Demystifying Kubernetes: From 'Probably Overkill' to 'Can't Live Without It'

Forgive me if you’re already very familiar with the joys of Kubernetes and are already using it in anger. If so, then you’re well ahead of where we were a couple of years ago. Back then I was fully aware of the Kubernetes proposition but it sounded to me:

Likely overkill for our needs
Probably a bit oversold by the geeks
Being honest, a bit daunting

I was wrong on all three counts.

What is Kubernetes?

For the uninitiated, Kubernetes (often shortened to K8s) is an open-source platform for managing containerised applications. Originally developed by Google (based on their internal system called Borg, which runs essentially everything Google does), it was released to the open-source community in 2014 and has since become the de facto standard for running workloads in the cloud.

In simple terms, Kubernetes is an orchestrator. You tell it what you want to run, how many instances you need, what resources they require, and it figures out the rest. It decides where to place your workloads, keeps them running, restarts them if they fail, scales them up or down based on demand, and rolls out updates without downtime. Think of it as a very capable operations team that never sleeps.

If that still sounds abstract, here’s the concrete version: rather than manually provisioning virtual machines, writing bespoke deployment scripts, and hoping it all holds together, you describe your desired state in configuration files and Kubernetes makes it happen. Consistently. Every time.

The Problem We Were Trying to Solve

When we started building out an open-source reporting and analytics stack for our insurance clients, we found ourselves needing three key things:

A simple and repeatable way of deploying open-source tooling into cloud environments that didn’t involve reinventing the wheel.
A rock-solid and scalable platform to run this tooling and our own workloads.
A solution that was portable, agnostic of hosting provider, cost-effective, and easy to monitor and maintain.

Up until this point, we’d used a whole variety of methods and mechanisms to run tooling and workloads, from stand-alone VMs to Function-as-a-Service offerings like Azure Functions and AWS Lambda. As a consequence, we had a really complicated Infrastructure-as-Code configuration in Terraform, even more complicated CI/CD pipelines to deploy to all of this infrastructure, and stability and monitoring were an ongoing issue.

Furthermore, we were generally reinventing the wheel when it came to deploying open-source tooling. Of course, there were guides and documents to help, but our infrastructure and environments were unique and therefore our CI/CD pipelines had to be as well. Every new tool meant another bespoke deployment process, another set of scripts to maintain, another thing to worry about.

The prospect of deploying our complex new data stack the “old way” frankly filled us with dread. It felt like the whole thing would become a house of cards that we were constantly trying to keep up.

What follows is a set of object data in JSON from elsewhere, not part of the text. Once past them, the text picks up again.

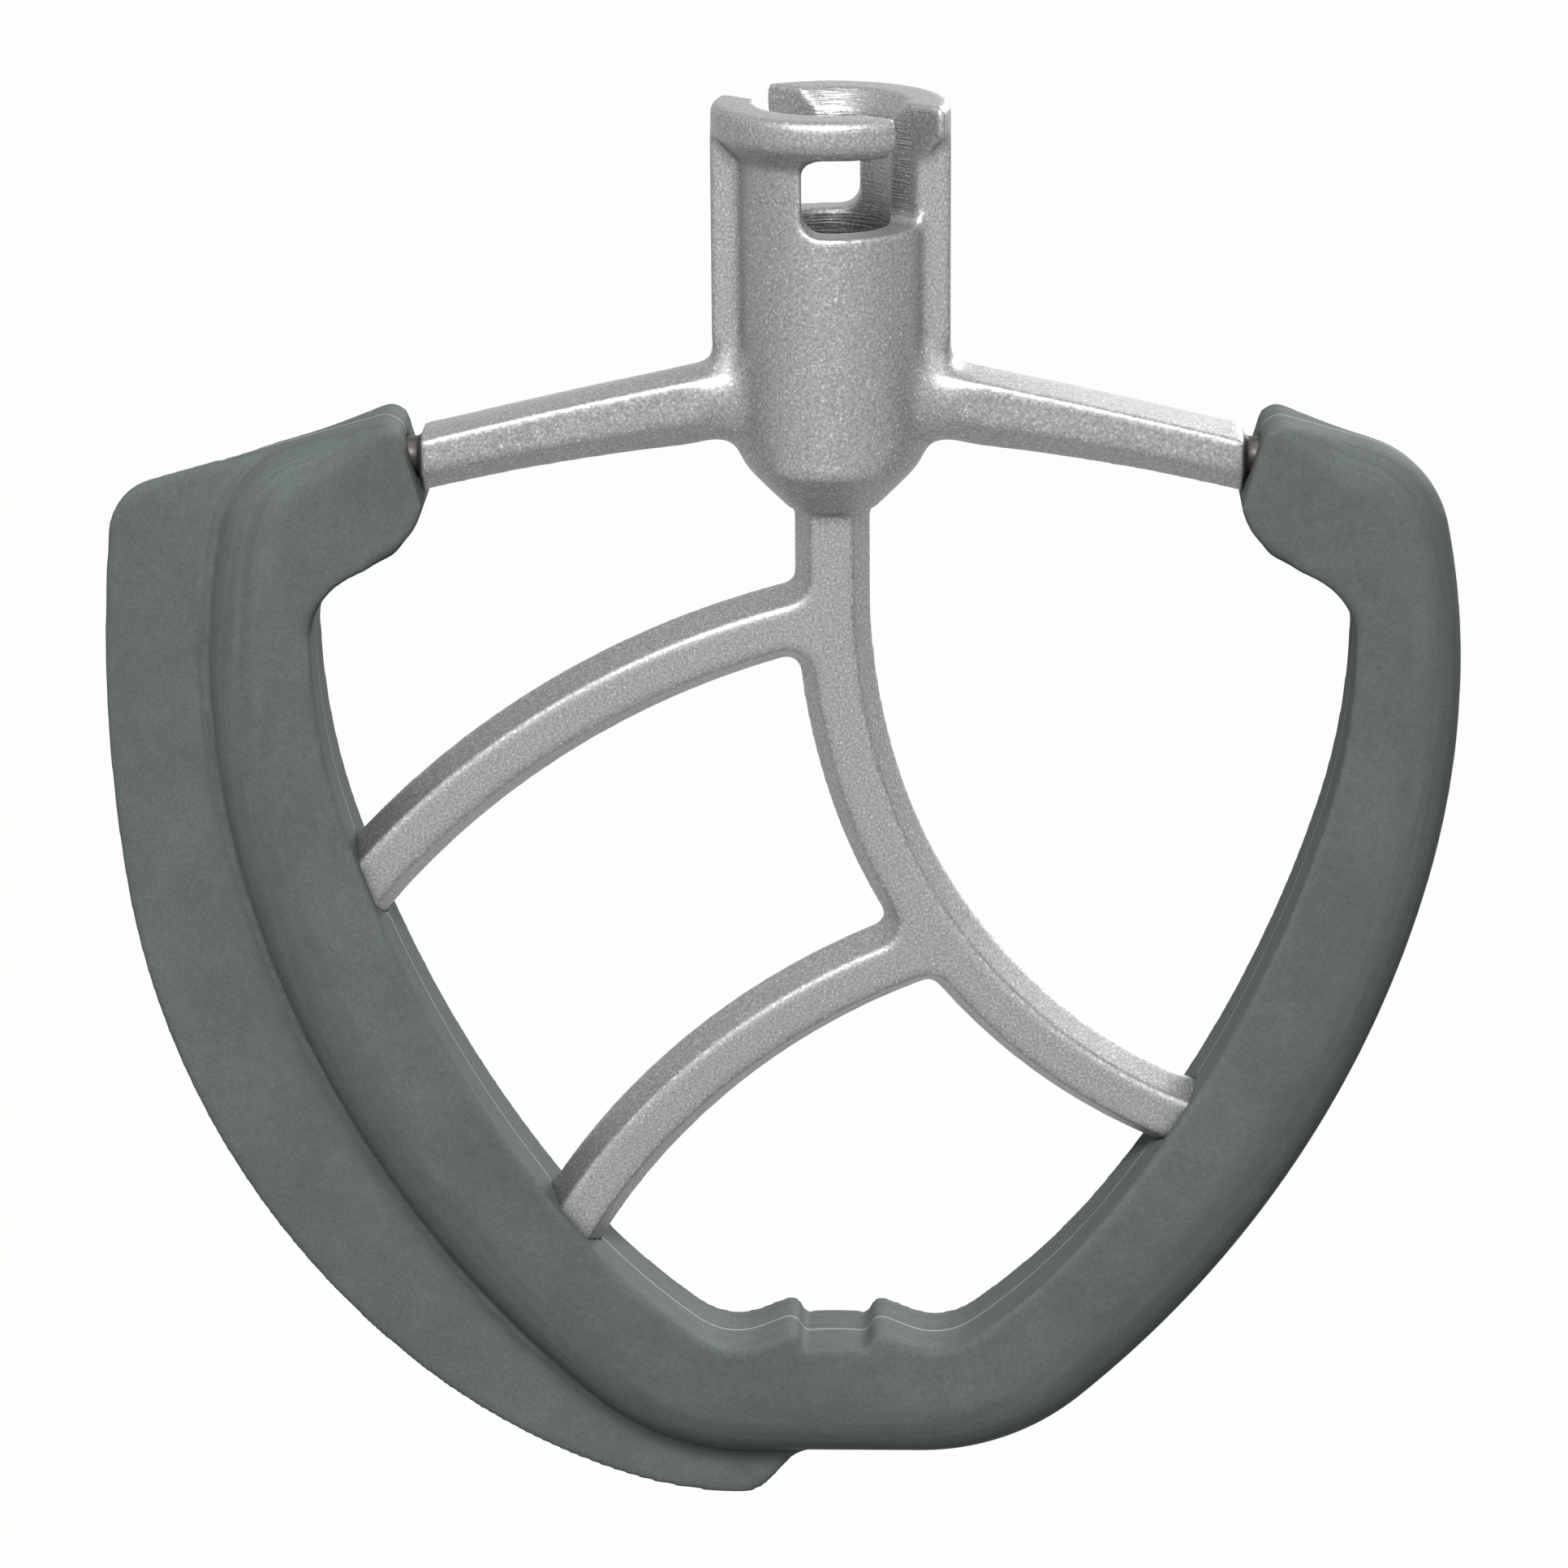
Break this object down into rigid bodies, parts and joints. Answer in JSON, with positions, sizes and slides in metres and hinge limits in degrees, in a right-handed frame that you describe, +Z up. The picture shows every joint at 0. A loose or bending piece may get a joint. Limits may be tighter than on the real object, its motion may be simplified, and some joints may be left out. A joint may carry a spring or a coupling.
{
  "type": "stand mixer pastry beater",
  "caption": "Cast pastry beater for a stand mixer, with curved cutting spokes, a soft scraping rim and fin, and a bayonet collar for the drive shaft.",
  "frame": {"origin": "on the axis of the shaft's bore, half way down its full round wall, 23 mm below the collar's top face", "axes": "+Z up along the shaft's axis, out of the bore; +X to the right as seen from the front; -Y to the front"},
  "size_m": [0.1462, 0.0252, 0.1588],
  "materials": {
    "cast_metal": "fine bead-blasted, burnished",
    "silicone": "satin"
  },
  "bodies": {
    "root": {"cast_frame": "cast_metal", "silicone_edge": "silicone"}
  },
  "joints": []
}
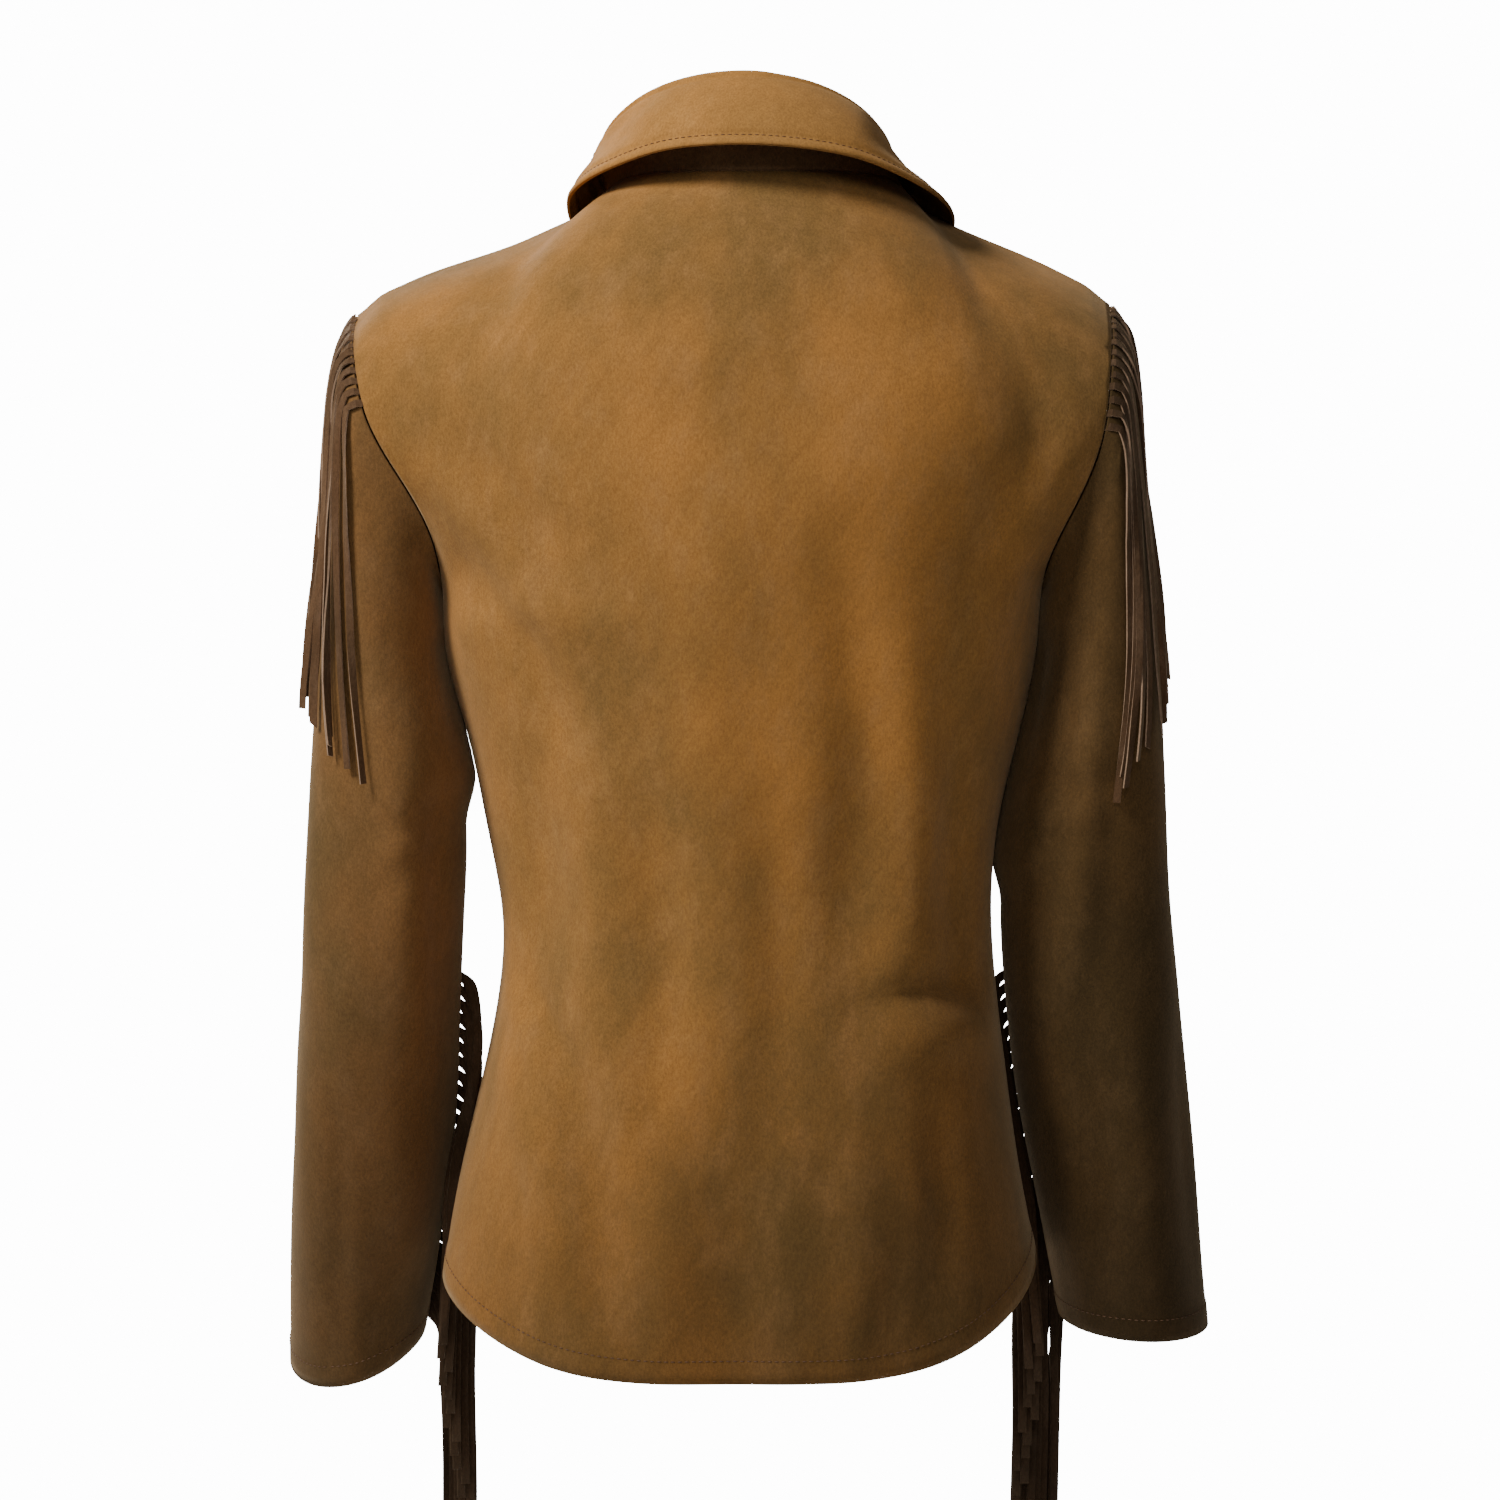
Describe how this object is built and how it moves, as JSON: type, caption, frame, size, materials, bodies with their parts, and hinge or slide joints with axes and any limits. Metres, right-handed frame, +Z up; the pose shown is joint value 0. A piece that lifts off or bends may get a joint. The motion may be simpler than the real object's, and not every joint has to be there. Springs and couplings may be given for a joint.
{
  "type": "fringed suede shirt-jacket",
  "caption": "Hip-length suede shirt-jacket worn open-necked, with a turned-down collar, long set-in sleeves and cut fringe in the armhole and inner sleeve seams.",
  "frame": {"origin": "middle of the base of the neck, level with the shoulder seams, where the wearer's shoulders carry the garment", "axes": "+Z up, +Y towards the front of the garment, +X towards the wearer's right"},
  "size_m": [0.5162, 0.2536, 0.8918],
  "materials": {
    "suede": "soft napped faux suede, camel tan with darker and greyer brushed patches",
    "fringe": "cut strips of the same suede, darker in the shade, with bare brown cut edges",
    "button": "plain dark brown buttons with a low rim"
  },
  "bodies": {
    "root": {"back": "suede", "front_left": "suede", "front_right": "suede", "sleeve_left": "suede", "sleeve_right": "suede", "collar_stand": "suede", "collar_leaf": "suede", "fringe_armhole_left": "fringe", "fringe_armhole_right": "fringe", "fringe_sleeve_left": "fringe", "fringe_sleeve_right": "fringe", "button_1": "button", "button_2": "button", "button_3": "button", "button_4": "button", "button_5": "button", "button_6": "button"}
  },
  "joints": []
}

Why Kubernetes Was the Only Answer

We spent weeks reviewing our options. We looked at everything from managed PaaS offerings to doubling down on our existing Terraform approach. In the end, it was clear that the only platform that would meet all three of our requirements was Kubernetes. It was the only platform with the functionality, stability, and scalability to let us safely put all of our eggs in one basket.

Now, we’d never consider running our own Kubernetes cluster from scratch; that really would be overkill. This is where managed Kubernetes services come into play. The major cloud providers all offer managed K8s: Google has GKE, Azure has AKS, and AWS has EKS. These platforms handle the complex bits (the control plane, upgrades, networking) and let you focus on running your workloads.

We actually started with MiniKube, a lightweight local Kubernetes environment you can run on your laptop, and it soon became clear that this platform wasn’t half as scary as we feared. For sure there is a steep learning curve in terms of terminology and tooling, but if you jump into it in earnest for a week or two, you’ll soon feel comfortable and at home.

The Advantages

Open-Source Tooling Just Works

This was a game-changer for us. Any open-source tooling worth considering will play friendly with Kubernetes. The Helm charts and manifests needed to deploy the tooling are essentially off the shelf (see the Jargon Buster below if those terms are new to you).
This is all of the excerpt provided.